BOLU (AA) - Yangından makine mühendisi Alp Mercan ile kurtulan ve insanları kurtarmak için tekrar girdiği otelde yaşamını yitiren tıp fakültesi öğrencisi Yiğit Gençbay'ın babası Abdurrahman Gençbay, otelde 21 Ocak'ta meydana gelen, 78 kişinin hayatını kaybettiği, 133 kişinin yaralandığı Grand Kartal Otel yangınına ilişkin aralarında otelin sahibi ve belediye yetkililerinin de bulunduğu 19'u tutuklu 32 sanığın yargılandığı davanın altıncı gün duruşmasında müşteki olarak beyan verdi.
Duruşma çıkışında AA muhabirine açıklama yapan Gençbay, otel yangınını "organize kötülük" olarak isimlendirdiğini belirterek, oğlu ile arkadaşının, yangından kurtulmalarına rağmen içeride kalanları, hiç tanımadıkları insanları kurtarmak adına kendi canlarından vazgeçerek tekrar otele girdiklerini söyledi.
Oğlu ve arkadaşının cenazelerinin otelin 10'uncu katında bulunduğunu dile getiren Gençbay, "Pazartesinden itibaren süregelen yargılamada gördük ki bu bir 'organize kötülük' ama sonrasında da özellikle yangın çıktıktan sonraki 'altın 10 dakika' denilen, insanların kurtulabilme ihtimalinin olduğu o kısa sürede ise bir katliam yaşanmış, bir vahşet yaşanmış. Otel işletmecileri, sahipleri, yöneticileri adeta kendilerini 'haşa huzurdan' 'tanrı' yerine koyarak kimlerin öleceğine, kimlerin kalacağına karar vermişler." diye konuştu.

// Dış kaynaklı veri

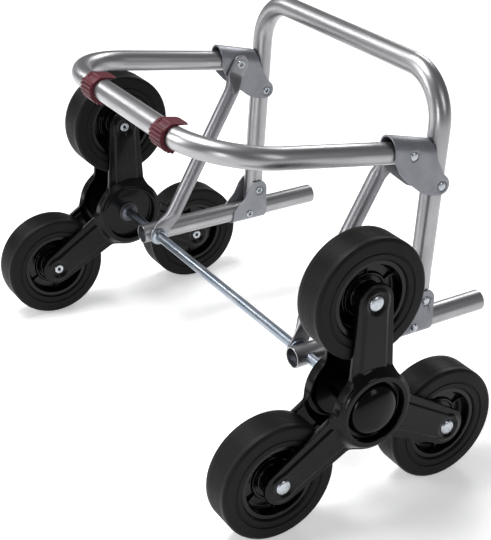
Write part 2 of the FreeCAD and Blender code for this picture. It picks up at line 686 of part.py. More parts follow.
def star_hub(name, side, place_x, turn):
    """Barrel between the plates, two flanged bushes and the outer cap."""
    inner_end = "(dims.dish_floor - dims.star_wall)"
    barrel = cut(rod("dims.barrel_dia / 2", f"2 * {inner_end}", f"-{inner_end}"),
                 rod("dims.bush_dia / 2 + dims.fit", f"2 * {inner_end}", f"-{inner_end}"))
    piece(f"{name}_hub_barrel", barrel, place_x, turn=turn)
    bushes = []
    for way in (-1, 1):
        near = "dims.dish_floor - dims.bush_length"
        far = "dims.dish_floor + dims.bush_lip"
        bushes.append(cut(fuse(pin(way, "dims.bush_dia / 2", near, far),
                               pin(way, "dims.bush_flange / 2", "dims.dish_floor", far)),
                          pin(way, f"{AXLE} + dims.fit", near, far)))
    piece(f"{name}_hub_bushes", group(*bushes), place_x, turn=turn)
    radius = "dims.cap_dia / 2"
    cap = cut(dome(radius, "dims.cap_rise", "dims.dish_floor", 1),
              dome(f"{radius} - dims.cap_wall * 1.5", "dims.cap_rise - dims.cap_wall",
                   "dims.dish_floor", 1))
    piece(f"{name}_hub_cap", cap, place_x, turn=turn)


def wheel_pins(name, place_x, turn):
    """Three riveted pins that carry the wheels between the plates."""
    items = []
    for spot in arm_spots():
        items.append(fuse(
            rod("dims.pin_dia / 2", "2 * dims.star_face", "-dims.star_face", *spot),
            dome("dims.pin_head / 2", "dims.pin_rise", "dims.star_face", 1, *spot),
            rod("dims.pin_tail / 2", "dims.pin_stub",
                "-dims.star_face - dims.pin_stub", *spot)))
    piece(f"{name}_wheel_pins", group(*items), place_x, turn=turn)


def wheel(name, side, arm, spot):
    """Rubber tyre on a plastic rim that turns on a steel bush."""
    place = (f"{side} * dims.wheel_plane", *spot)
    width = "dims.tyre_width"
    solid = rounded(rod("dims.wheel_dia / 2", width, f"-{width} / 2"),
                    "dims.tyre_round", lambda edge: edge.Curve.TypeId == "Part::GeomCircle")
    grooves = [at(bound("Part::Torus", Radius1="dims.groove_dia / 2",
                        Radius2="dims.groove_size / 2"),
                  f"{way} * {width} / 2", "0", "0", ACROSS) for way in (-1, 1)]
    tyre = cut(solid, rod("dims.tyre_bore / 2", width, f"-{width} / 2"), *grooves)
    piece(f"{name}_{arm}_tyre", tyre, *place)
    hub = f"({PLATE_IN} - dims.end_float)"
    seat = "(dims.tyre_bore / 2 - dims.fit)"
    rim = cut(fuse(cut(rod(seat, "dims.rim_width", "-dims.rim_width / 2"),
                       rod("dims.rim_lip / 2", "dims.rim_width", "-dims.rim_width / 2")),
                   rod(f"(dims.rim_lip / 2 + {seat}) / 2", "dims.rim_web",
                       "-dims.rim_web / 2"),
                   rod("dims.rim_hub / 2", f"2 * {hub}", f"-{hub}")),
              rod("dims.sleeve_dia / 2 + dims.fit", f"2 * {hub}", f"-{hub}"))
    piece(f"{name}_{arm}_rim", rim, *place)
    bush = cut(rod("dims.sleeve_dia / 2", f"2 * {hub}", f"-{hub}"),
               rod("dims.pin_dia / 2 + dims.fit", f"2 * {hub}", f"-{hub}"))
    piece(f"{name}_{arm}_wheel_bush", bush, *place)


# ------------------------------------------------------------------- assembly
axle_parts()
lower_rivets()
platform_hoop()
upper_rivets()
foot_bow = foot_frame()
foot_clip("left_foot_clip", "-dims.clip_left", foot_bow)
foot_clip("right_foot_clip", "dims.clip_right", foot_bow)
stay_rivets()
for name, side in SIDES.items():
    main_tube(name, side)
    lower_bracket(name, side)
    upper_bracket(name, side)
    stay(name, side)
    place_x = f"{side} * dims.wheel_plane"
    outward = Rotation() if side > 0 else Rotation(Vector(0, 0, 1), 180)
    inward = outward * Rotation(Vector(0, 0, 1), 180)
    star_plate(f"{name}_outer_plate", place_x, outward)
    star_plate(f"{name}_inner_plate", place_x, inward)
    star_hub(name, side, place_x, outward)
    wheel_pins(name, place_x, outward)
    for arm, spot in zip(ARMS, arm_spots()):
        wheel(name, side, arm, spot)

doc.recompute()
for item in doc.Objects:
    if "Invalid" in item.State or "Error" in item.State:
        raise RuntimeError(f"{item.Label} did not build: {item.State}")
for item in pieces:
    if item.Shape.isNull() or not item.Shape.isValid():
        raise RuntimeError(f"{item.Label} has no valid shape")

os.makedirs("parts", exist_ok=True)
for item in pieces:
    item.Shape.exportStep(f"parts/{item.Label}.step")
    print(item.Label, len(item.Shape.Solids), round(item.Shape.Volume, 1))
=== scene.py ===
"""Looks of the folding chassis of a stair-climbing shopping trolley."""
import json
import math

import bmesh
import bpy
from mathutils import Matrix, Vector
from mathutils.geometry import delaunay_2d_cdt


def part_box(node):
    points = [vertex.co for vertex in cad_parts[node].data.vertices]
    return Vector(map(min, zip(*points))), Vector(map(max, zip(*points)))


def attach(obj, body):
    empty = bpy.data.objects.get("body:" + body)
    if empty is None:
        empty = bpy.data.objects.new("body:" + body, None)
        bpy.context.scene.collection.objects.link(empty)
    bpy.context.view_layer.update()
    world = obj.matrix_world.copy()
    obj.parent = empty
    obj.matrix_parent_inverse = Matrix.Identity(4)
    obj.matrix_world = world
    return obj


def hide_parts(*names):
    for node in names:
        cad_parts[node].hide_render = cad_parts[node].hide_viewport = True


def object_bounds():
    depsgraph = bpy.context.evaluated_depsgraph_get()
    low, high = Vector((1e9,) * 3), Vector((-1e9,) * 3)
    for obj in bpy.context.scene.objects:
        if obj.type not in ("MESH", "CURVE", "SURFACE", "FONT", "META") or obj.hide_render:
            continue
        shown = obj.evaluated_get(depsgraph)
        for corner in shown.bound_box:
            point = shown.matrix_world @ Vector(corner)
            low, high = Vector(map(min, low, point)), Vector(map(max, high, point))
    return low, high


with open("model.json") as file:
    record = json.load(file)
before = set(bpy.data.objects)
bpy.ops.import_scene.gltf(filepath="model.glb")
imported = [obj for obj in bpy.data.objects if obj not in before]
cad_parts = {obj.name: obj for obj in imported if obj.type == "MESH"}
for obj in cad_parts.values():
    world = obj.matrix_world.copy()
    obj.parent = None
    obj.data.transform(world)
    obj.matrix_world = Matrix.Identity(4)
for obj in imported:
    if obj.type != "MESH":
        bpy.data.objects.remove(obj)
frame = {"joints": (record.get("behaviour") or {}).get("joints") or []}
cad_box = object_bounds()


# ------------------------------------------------------------------- studio
# A pale floor that glows a little, in a light room. One large soft box hangs over
# the trolley, others stand round it, and two narrow ones draw streaks on the tubes.
FLOOR_HALF = 40.0
FLOOR_COLOUR = (0.90, 0.90, 0.90)
FLOOR_GLOW = 0.36
ROOM_COLOUR = (0.95, 0.96, 1.0)
ROOM_LIGHT = 0.2
ROOM_SEEN = 0.62
bpy.context.scene.view_settings.view_transform = "Standard"


def new_finish(name, colour, metallic=0.0, roughness=0.5, coat=0.0, coat_roughness=0.06):
    """A material with plain settings; returns it with its node tree and shader."""
    material = bpy.data.materials.new(name)
    material.use_nodes = True
    shader = material.node_tree.nodes["Principled BSDF"]
    shader.inputs["Base Color"].default_value = (*colour, 1)
    shader.inputs["Metallic"].default_value = metallic
    shader.inputs["Roughness"].default_value = roughness
    shader.inputs["Coat Weight"].default_value = coat
    shader.inputs["Coat Roughness"].default_value = coat_roughness
    return material, material.node_tree, shader


def noise(tree, source, scale, detail=3.0, stretch=(1, 1, 1)):
    """Cloudy pattern over a vector output, drawn out along the axes by stretch."""
    mapping = tree.nodes.new("ShaderNodeMapping")
    mapping.inputs["Scale"].default_value = stretch
    tree.links.new(source, mapping.inputs["Vector"])
    cloud = tree.nodes.new("ShaderNodeTexNoise")
    cloud.inputs["Scale"].default_value = scale
    cloud.inputs["Detail"].default_value = detail
    tree.links.new(mapping.outputs["Vector"], cloud.inputs["Vector"])
    return cloud.outputs["Fac"]


def ranged(tree, value, low, high, start=0.3, stop=0.7):
    """Value from start to stop, spread over low to high."""
    node = tree.nodes.new("ShaderNodeMapRange")
    for socket, number in (("From Min", start), ("From Max", stop), ("To Min", low),
                           ("To Max", high)):
        node.inputs[socket].default_value = number
    tree.links.new(value, node.inputs["Value"])
    return node.outputs["Result"]


def place_of(tree):
    """Places on the piece, in metres."""
    return tree.nodes.new("ShaderNodeTexCoord").outputs["Object"]


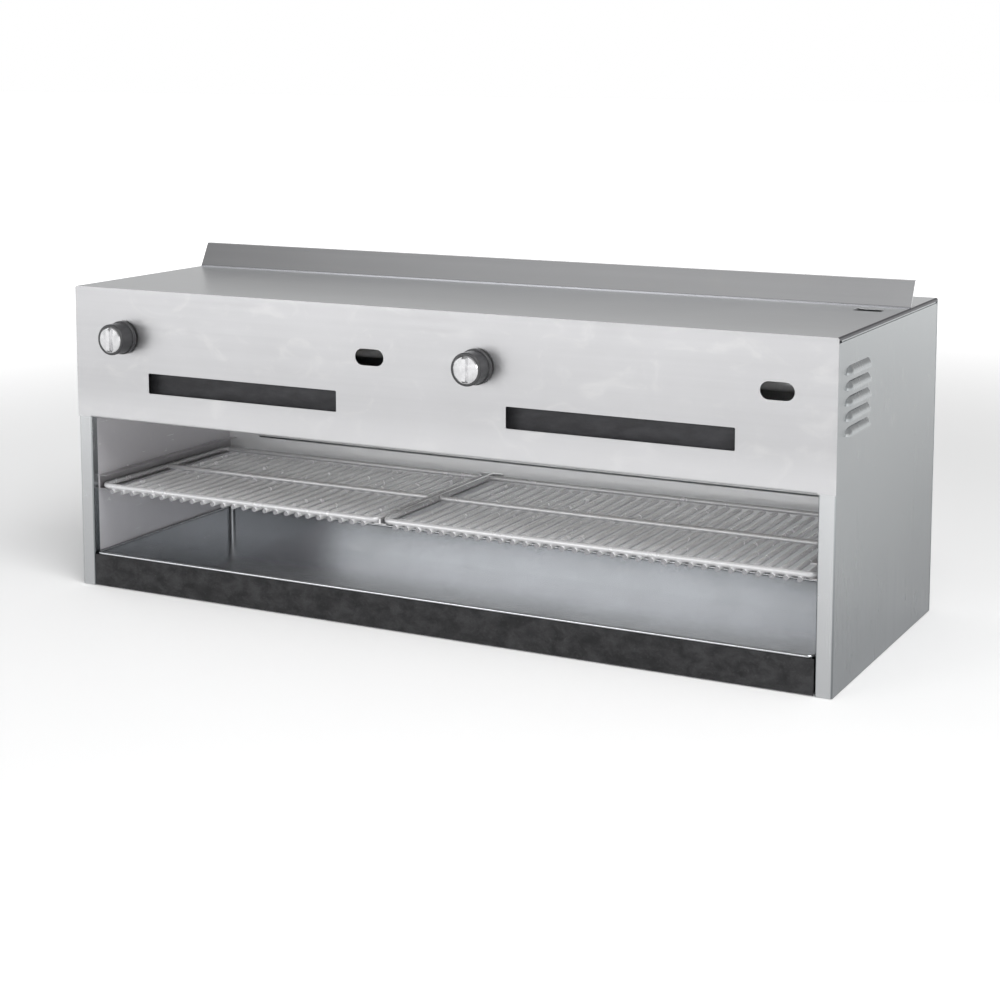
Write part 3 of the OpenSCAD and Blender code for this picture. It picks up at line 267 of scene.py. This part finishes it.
# Bright plating and drawn metal: faint haze, wiping marks and a slight ripple
plating = {
    "haze": {"detail": 4.0, "rough": 0.6, "distortion": 0.7},
    "fine": {"stretch": 1400.0, "detail": 2.0, "rough": 0.5}, "fineRelief": 0.3,
    "spots": {"stretch": 420.0, "detail": 2.0, "rough": 0.6, "shift": (5.0, 1.0, 0.0)},
    "spotFrom": 0.66, "spotTo": 0.78, "spotRough": 0.25,
}


def plated(name, look):
    f = Finish(name)
    haze = f.noise(look["scale"], **plating["haze"])
    fine = f.noise(**plating["fine"])
    spots = f.noise(**plating["spots"]).ramp(plating["spotFrom"], plating["spotTo"])
    colour = f.blend(haze, look["dark"], look["light"])
    colour = f.blend(spots * look["spots"], colour, look["spotColour"])
    if "cut" in look:  # painted shade: the front ends of the wires are painted dark
        colour = f.blend(1.0 - f.axis("Y").ramp(*look["cut"]["span"]), colour, look["cut"]["colour"])
    if "bars" in look:  # painted shade: the frame rods lying over the wires are painted darker than the wires
        colour = f.blend(f.axis("Z").ramp(*look["bars"]["span"]), colour, look["bars"]["colour"])
    rough = look["rough"] + haze.swing(look["haze"]) + spots * plating["spotRough"]
    return f.close(colour=colour, rough=rough, metal=look["metal"], rim=look["rim"],
                   normal=f.bump(haze + fine * plating["fineRelief"], look["ripple"]))


# partly real haze, partly painted reflection: the caps' colour swings from dark to near white in broad patches,
# standing in for what the chrome mirrors
knobLook = {
    "scale": 55.0, "dark": (0.36, 0.36, 0.37), "light": (0.96, 0.96, 0.97), "rough": 0.12, "haze": 0.10,
    "metal": 1.0, "rim": white, "spots": 0.15, "spotColour": (0.45, 0.44, 0.42), "ripple": 0.00003,
}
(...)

"Hukuka aykırılıklar görülseydi bu acıyı yaşamayacaktık"Gençbay, otel sahiplerinin, kendi yakınlarını ve "ayrıcalıklı misafirleri"ni çıkartırken "kaos olur" endişesiyle hiçbir kapıyı çalmadığı gibi sesli uyarılar ve alarmları çalmayarak oradaki insanları kaderlerine terk ettikleri bilgisinin bilirkişi raporunda yer aldığını aktardı.
Duruşmadaki beyanında ilgili bakanlıkların yanı sıra valilerin olaydaki sorumluluğu ile ilgili konuştuğunu anlatan Gençbay, "Bu otel 70'li yıllarda adeta 'kibrit kutusuna' benzer şekilde yapılmış. İlk yapıldığı andan itibaren otelin bir tarafına itfaiye aracı giremiyor. Buna rağmen bu otele birden fazla kez yangına uygunluk raporu verilmiş. İnşaat ruhsatları verilmiş, yapı kullanma izinleri verilmiş, tahsisler yapılmış. Yetmemiş bu otelin 2018 ya da 2019 yılında 49 yıllığına tahsisi uzatılmış. Yani bir tabut, bir kibrit kutusunun kalmasına müsaade edilmiş ve bu tahsis uzatılmış. O zamanlarda bu müdahale edilip engellenmeye çalışılmış olsaydı, bu hukuka aykırılıklar görülseydi, bugün biz bu acıyı yaşamayacaktık." ifadelerini kullandı.
Gençbay, dava sürecinde herkesin suçu birbirine attığını belirterek, "Bu paydaşlardan biri görevini yapmış olsaydı belki zincir kopacaktı ve bu facia, bu katliamı yaşanmayacaktı. Ama tüm partnerler adeta birbirleriyle yarışırcasına bu kötülüğün ortaya çıkmasını için mücadele etmiştir. Şimdi o kötülüğü yaratan, ortaya çıkaran bu sorumluların yargılandığı mahkeme salonunda bakıyoruz sanıklar, bu kötülüğü ortaya çıkarmak için birbirleriyle yarışırken şimdi de sorumluluktan kaçmak için birbirlerinin üzerine suçu atıyorlar." diye konuştu.
Adalete güvendiklerini vurgulayan Gençbay, "Mahkemenin yargılama usulünü de süreci de çok adil, tarafsız ve yansız buldum. Buradan çok adil bir kararın çıkacağına inanıyorum." dedi.